▶ **Exercise details**: Exactly the lines from the one that contains "rock = [(ROCK_YZ[0]" to the one that contains "if empty is", both lines included, should be copied, and no others.

>>

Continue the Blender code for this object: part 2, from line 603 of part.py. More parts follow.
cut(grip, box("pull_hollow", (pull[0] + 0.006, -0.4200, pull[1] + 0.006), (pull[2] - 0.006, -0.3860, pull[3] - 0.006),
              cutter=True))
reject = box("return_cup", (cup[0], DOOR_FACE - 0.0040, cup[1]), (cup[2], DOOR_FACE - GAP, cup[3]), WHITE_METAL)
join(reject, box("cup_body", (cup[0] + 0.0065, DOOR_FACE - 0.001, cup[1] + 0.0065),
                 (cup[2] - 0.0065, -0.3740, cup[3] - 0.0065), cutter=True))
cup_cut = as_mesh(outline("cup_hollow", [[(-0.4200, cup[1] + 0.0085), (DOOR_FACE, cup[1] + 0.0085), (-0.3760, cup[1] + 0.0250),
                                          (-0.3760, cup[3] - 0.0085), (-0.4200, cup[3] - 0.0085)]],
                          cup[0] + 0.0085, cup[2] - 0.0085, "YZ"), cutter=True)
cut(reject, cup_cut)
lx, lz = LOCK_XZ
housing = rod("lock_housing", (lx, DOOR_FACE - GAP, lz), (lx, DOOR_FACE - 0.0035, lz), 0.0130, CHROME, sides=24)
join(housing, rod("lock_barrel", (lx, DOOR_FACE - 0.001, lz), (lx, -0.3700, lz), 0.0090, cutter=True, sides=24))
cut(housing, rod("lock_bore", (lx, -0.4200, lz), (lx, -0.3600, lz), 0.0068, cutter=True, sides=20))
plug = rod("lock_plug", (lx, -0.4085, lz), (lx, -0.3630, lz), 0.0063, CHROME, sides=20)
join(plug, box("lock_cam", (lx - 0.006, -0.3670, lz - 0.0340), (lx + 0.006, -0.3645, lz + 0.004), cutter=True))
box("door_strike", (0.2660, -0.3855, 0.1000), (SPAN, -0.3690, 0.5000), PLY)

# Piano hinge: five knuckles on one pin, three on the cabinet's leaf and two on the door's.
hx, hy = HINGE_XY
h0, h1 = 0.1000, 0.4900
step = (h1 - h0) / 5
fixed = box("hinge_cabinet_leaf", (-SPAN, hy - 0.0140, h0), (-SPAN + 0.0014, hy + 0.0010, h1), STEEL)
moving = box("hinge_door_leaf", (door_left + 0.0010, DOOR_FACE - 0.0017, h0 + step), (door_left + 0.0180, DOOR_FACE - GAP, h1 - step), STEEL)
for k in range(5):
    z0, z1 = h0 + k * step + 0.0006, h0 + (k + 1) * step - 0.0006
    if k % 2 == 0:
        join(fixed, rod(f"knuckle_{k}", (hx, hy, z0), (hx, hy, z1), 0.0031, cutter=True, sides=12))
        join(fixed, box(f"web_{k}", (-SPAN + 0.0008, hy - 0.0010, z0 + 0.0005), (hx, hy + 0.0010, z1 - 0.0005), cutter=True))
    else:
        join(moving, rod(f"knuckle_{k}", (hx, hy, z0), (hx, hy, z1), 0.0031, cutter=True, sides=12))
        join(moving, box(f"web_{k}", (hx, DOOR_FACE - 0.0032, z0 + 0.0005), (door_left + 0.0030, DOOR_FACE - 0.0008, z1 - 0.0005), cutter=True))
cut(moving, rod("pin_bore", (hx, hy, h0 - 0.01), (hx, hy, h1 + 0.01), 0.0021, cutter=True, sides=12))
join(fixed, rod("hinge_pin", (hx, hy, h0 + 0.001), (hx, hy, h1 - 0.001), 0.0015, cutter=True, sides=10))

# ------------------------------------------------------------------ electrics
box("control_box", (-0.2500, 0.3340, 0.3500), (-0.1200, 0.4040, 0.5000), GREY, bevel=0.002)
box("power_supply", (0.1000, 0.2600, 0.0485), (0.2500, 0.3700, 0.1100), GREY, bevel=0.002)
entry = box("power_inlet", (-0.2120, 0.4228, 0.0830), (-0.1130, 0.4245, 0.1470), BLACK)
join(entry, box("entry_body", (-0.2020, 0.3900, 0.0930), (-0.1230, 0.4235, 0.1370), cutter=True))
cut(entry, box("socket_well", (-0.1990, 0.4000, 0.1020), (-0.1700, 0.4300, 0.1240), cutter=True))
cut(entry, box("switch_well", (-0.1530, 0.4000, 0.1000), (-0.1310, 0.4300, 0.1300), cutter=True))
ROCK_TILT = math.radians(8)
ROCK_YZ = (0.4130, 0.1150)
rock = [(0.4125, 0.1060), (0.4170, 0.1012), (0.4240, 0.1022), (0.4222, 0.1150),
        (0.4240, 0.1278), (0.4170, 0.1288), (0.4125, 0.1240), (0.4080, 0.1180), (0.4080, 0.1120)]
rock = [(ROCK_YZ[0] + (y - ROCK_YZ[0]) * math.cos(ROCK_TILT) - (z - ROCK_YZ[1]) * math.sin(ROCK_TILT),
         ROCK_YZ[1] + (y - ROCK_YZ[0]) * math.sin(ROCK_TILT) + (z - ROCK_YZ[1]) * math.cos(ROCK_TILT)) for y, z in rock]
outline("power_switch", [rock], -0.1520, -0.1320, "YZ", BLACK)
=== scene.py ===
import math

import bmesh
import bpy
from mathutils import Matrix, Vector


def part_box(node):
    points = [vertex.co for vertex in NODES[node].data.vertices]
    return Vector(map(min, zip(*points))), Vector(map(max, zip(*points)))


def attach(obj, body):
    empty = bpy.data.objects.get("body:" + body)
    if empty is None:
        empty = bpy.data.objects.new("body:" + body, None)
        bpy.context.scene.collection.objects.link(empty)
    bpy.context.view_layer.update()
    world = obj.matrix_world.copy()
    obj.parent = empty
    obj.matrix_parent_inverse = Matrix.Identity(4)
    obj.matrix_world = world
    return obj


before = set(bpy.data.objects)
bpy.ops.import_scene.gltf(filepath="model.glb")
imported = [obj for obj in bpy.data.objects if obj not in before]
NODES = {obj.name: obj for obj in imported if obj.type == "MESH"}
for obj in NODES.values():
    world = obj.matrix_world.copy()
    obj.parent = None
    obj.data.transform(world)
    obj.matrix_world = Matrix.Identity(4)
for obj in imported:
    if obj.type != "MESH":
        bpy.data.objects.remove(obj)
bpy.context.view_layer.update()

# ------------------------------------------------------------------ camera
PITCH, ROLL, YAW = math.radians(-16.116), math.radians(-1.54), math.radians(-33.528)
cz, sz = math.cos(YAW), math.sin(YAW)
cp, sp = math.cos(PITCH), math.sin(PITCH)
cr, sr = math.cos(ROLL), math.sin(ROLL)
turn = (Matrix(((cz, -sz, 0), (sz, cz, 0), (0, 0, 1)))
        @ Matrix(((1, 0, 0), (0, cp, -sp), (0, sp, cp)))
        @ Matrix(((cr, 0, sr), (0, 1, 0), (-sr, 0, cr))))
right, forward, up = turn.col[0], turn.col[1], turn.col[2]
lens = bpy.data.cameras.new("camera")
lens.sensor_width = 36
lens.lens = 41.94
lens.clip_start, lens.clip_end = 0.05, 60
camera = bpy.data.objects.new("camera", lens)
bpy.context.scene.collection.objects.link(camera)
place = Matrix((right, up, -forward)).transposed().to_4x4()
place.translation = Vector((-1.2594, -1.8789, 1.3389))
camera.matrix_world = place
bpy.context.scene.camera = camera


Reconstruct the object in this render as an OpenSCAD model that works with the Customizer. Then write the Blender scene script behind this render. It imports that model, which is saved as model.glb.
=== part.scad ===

<<
>>

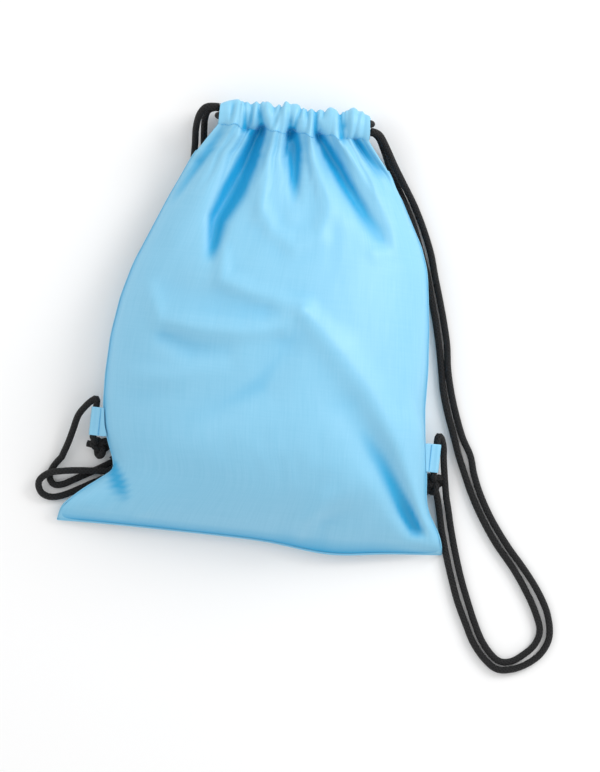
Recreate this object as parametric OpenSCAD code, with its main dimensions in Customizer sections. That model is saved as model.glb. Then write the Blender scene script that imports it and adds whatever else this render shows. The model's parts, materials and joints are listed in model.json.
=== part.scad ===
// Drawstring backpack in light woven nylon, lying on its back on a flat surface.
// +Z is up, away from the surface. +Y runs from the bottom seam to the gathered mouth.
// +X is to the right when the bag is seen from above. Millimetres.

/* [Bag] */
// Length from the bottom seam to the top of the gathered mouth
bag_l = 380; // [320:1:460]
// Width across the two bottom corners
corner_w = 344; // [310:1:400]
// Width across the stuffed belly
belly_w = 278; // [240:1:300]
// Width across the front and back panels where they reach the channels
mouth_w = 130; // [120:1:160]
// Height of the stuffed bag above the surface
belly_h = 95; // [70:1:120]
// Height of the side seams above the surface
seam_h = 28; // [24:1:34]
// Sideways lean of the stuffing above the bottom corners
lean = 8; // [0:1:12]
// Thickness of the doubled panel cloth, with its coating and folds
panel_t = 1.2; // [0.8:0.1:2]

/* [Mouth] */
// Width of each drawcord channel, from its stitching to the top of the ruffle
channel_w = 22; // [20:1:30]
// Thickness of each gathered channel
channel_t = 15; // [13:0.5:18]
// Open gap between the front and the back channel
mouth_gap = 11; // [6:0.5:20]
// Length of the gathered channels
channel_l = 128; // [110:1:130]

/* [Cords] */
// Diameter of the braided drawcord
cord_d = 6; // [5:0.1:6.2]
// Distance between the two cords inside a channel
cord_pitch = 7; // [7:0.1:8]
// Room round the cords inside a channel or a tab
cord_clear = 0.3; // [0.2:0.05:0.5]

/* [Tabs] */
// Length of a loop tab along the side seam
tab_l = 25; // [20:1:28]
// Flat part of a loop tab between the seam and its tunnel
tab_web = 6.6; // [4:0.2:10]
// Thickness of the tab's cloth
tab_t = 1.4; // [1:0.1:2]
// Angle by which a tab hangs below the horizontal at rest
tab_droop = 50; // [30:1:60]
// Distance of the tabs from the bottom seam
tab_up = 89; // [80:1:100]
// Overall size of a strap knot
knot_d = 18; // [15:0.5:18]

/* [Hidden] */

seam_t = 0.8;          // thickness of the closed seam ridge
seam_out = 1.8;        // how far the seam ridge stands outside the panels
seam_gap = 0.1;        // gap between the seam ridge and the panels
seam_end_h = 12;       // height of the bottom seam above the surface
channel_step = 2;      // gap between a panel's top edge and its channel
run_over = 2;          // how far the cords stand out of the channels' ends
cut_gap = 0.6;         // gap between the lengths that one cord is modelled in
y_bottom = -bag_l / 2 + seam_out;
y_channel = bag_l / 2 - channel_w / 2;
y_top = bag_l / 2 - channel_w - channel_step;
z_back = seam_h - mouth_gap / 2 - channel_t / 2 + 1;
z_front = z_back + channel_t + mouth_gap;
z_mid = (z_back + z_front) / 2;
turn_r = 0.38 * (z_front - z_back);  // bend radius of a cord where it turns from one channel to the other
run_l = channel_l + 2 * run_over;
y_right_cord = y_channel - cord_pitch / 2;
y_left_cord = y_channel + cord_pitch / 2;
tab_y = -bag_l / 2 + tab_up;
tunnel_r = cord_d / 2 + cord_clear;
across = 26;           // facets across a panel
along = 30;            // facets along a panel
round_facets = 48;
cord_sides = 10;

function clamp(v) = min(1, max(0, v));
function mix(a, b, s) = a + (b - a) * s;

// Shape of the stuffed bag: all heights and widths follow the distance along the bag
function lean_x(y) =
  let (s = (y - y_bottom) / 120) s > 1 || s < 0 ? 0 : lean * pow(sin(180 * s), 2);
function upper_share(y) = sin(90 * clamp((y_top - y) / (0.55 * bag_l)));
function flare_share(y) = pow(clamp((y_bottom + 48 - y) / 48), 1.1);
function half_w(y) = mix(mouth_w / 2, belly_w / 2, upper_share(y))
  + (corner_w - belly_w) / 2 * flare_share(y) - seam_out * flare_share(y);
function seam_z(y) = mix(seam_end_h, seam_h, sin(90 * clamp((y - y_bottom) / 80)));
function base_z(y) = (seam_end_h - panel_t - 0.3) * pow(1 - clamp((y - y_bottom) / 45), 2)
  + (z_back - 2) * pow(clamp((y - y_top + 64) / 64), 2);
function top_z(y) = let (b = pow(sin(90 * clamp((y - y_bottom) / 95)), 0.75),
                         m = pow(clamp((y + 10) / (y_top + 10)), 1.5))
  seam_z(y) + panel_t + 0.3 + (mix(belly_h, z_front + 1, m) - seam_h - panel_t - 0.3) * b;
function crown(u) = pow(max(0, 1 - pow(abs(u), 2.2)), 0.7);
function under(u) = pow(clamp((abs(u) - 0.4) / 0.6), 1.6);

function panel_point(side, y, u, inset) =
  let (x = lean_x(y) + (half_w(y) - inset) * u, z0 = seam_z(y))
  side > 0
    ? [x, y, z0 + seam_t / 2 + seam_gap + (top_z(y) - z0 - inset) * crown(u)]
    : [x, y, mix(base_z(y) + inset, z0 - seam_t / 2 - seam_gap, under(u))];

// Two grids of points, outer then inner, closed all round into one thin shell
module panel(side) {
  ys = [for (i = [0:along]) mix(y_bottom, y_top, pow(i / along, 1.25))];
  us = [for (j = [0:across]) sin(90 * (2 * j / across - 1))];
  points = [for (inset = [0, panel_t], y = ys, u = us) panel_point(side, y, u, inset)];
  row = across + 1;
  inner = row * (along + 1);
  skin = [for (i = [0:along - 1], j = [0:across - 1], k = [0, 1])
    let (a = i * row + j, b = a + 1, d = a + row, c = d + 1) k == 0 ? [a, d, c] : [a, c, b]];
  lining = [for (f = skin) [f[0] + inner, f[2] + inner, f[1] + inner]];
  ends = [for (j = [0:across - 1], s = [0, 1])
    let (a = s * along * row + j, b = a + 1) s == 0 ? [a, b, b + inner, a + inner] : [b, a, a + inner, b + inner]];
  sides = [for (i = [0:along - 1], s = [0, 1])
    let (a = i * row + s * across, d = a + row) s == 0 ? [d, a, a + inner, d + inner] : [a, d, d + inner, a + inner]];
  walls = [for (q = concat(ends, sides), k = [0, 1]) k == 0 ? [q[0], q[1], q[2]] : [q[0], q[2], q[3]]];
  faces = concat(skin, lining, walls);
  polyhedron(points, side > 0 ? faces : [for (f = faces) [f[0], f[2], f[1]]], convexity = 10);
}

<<
>>

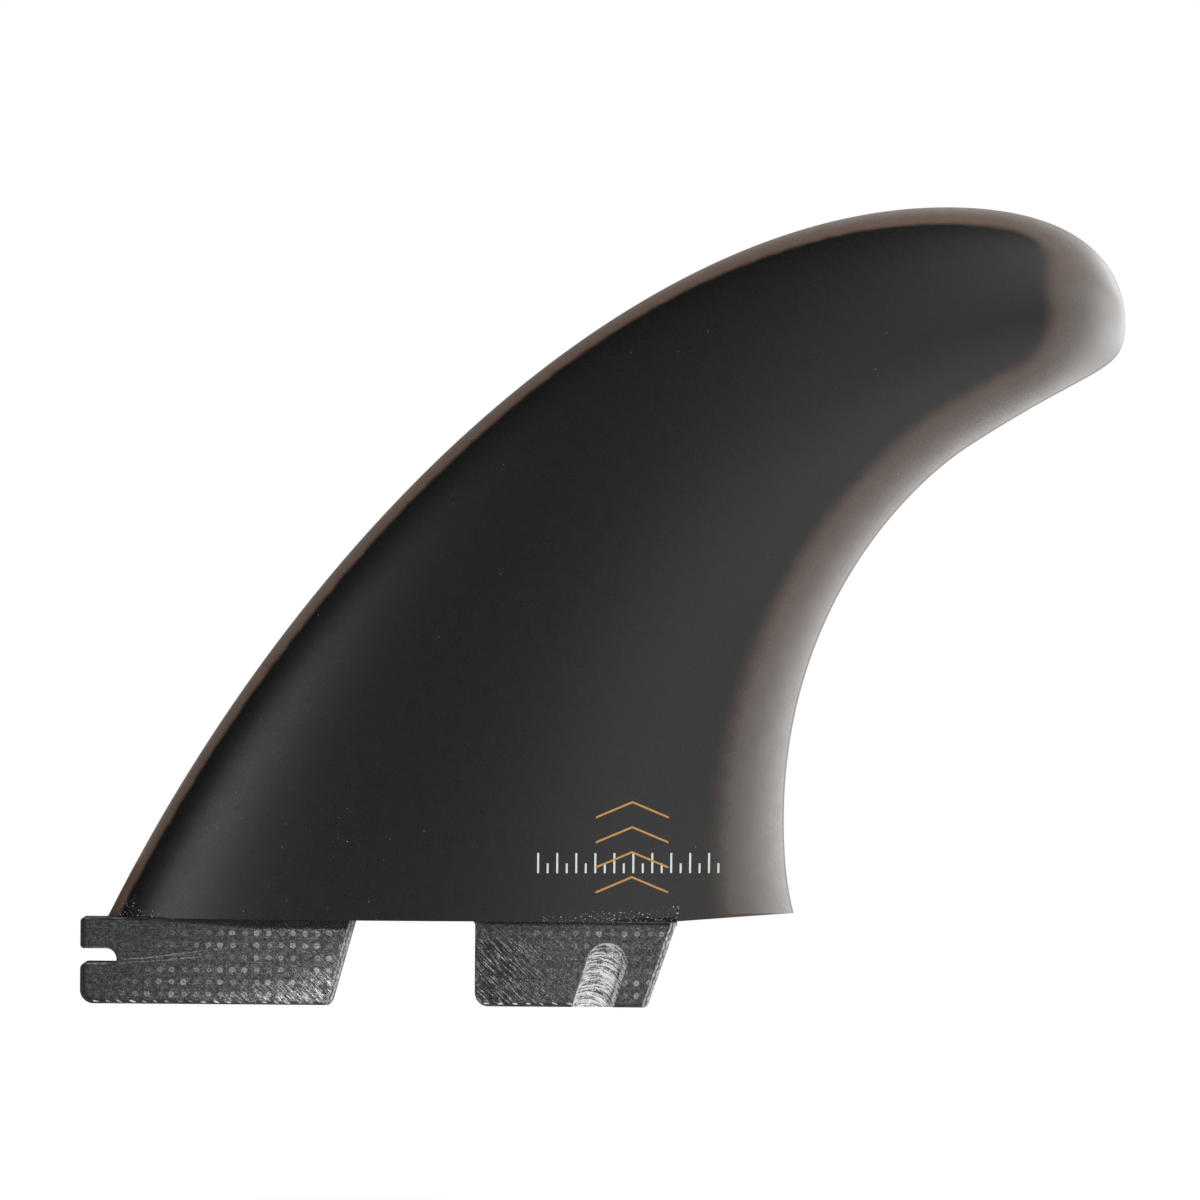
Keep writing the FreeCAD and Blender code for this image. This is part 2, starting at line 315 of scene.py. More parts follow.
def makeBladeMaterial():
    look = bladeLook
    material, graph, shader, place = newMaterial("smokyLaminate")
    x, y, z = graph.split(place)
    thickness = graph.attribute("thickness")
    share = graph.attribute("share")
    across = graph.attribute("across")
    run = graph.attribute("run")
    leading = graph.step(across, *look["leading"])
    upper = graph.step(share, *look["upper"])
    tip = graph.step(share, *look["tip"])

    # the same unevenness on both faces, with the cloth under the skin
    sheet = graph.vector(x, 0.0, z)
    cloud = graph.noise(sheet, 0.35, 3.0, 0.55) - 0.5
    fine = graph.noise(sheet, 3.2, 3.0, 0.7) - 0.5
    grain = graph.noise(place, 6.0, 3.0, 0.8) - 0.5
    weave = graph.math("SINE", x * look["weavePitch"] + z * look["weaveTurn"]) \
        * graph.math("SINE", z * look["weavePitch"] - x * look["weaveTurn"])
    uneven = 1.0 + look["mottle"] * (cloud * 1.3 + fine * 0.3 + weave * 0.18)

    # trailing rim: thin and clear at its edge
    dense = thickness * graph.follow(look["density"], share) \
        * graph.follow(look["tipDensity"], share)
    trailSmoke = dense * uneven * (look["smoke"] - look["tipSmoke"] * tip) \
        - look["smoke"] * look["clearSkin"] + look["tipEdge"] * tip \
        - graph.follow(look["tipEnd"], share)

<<

▶ **Written solution**:
rock = [(ROCK_YZ[0] + (y - ROCK_YZ[0]) * math.cos(ROCK_TILT) - (z - ROCK_YZ[1]) * math.sin(ROCK_TILT),
         ROCK_YZ[1] + (y - ROCK_YZ[0]) * math.sin(ROCK_TILT) + (z - ROCK_YZ[1]) * math.cos(ROCK_TILT)) for y, z in rock]
outline("power_switch", [rock], -0.1520, -0.1320, "YZ", BLACK)
=== scene.py ===
import math

import bmesh
import bpy
from mathutils import Matrix, Vector


def part_box(node):
    points = [vertex.co for vertex in NODES[node].data.vertices]
    return Vector(map(min, zip(*points))), Vector(map(max, zip(*points)))


def attach(obj, body):
    empty = bpy.data.objects.get("body:" + body)
    if empty is None:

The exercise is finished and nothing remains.